The Story - Part 2
• Col. Thomas Gage, who would one day order British forces into the field against colonial militia at Lexington and Concord.
• Capt. Horatio Gates, future general of continental forces and American hero following his victory over British forces at the battle of Saratoga.
• Daniel Morgan, a wagon driver who would become the most feared leader of American sharpshooters in the American Revolution and the key to victory against the British at the battle of Cowpens.
• Daniel Boone, another wagon driver who would gain fame as a frontiersman, explorer, and politician.
• Benjamin Franklin, who didn’t march with the army but who, as Postmaster General of America, met with Braddock and helped to secure funding and supplies for the campaign.
Seven miles short of Fort Duquesne, Braddock’s force was surprised and routed by an allied force of French and Native Americans at the Battle of the Monongahela. Braddock received a mortal wound in battle, and George Washington led the retreat back to the mountaintop camp of the British supply train. Here, at Dunbar’s Camp, the army destroyed supplies too heavy to carry back to Fort Cumberland, and fleeing eastward, chose the roadbed for Braddock’s grave to prevent the general’s body from being defiled by the enemy. The shattered army soon went into winter quarters in Philadelphia--in July.

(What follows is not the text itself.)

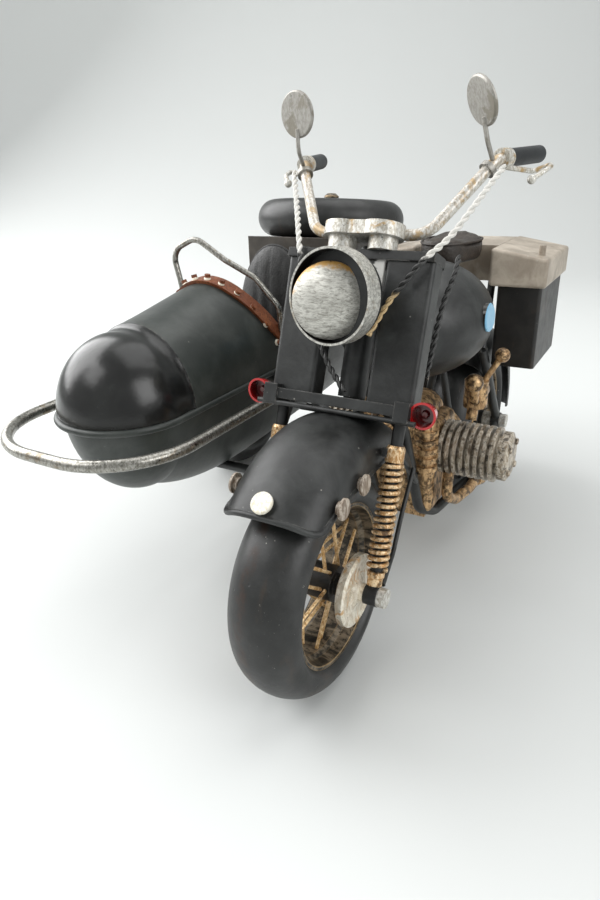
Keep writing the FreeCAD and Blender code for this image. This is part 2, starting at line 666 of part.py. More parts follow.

The French & Indian War ended in this region in 1758 when Gen. John Forbes marched an army westward across Pennsylvania and captured Fort Duquesne. Forbes purposefully avoided Braddock’s Road, which was longer and had fallen to disrepair. But Braddock’s Road was not to be forgotten. It would soon become a major route for settlers heading west to the new town of Pittsburgh and on into the Ohio Country. It would form the basis for the first National Pike, which went on to become U.S. Route 40, and then U.S. 68. The name of Braddock has been remembered with streets, towns, and waterways, and his mastery of the terrain has formed the basis for interstate transportation as we now know it in the mid-Atlantic corridor.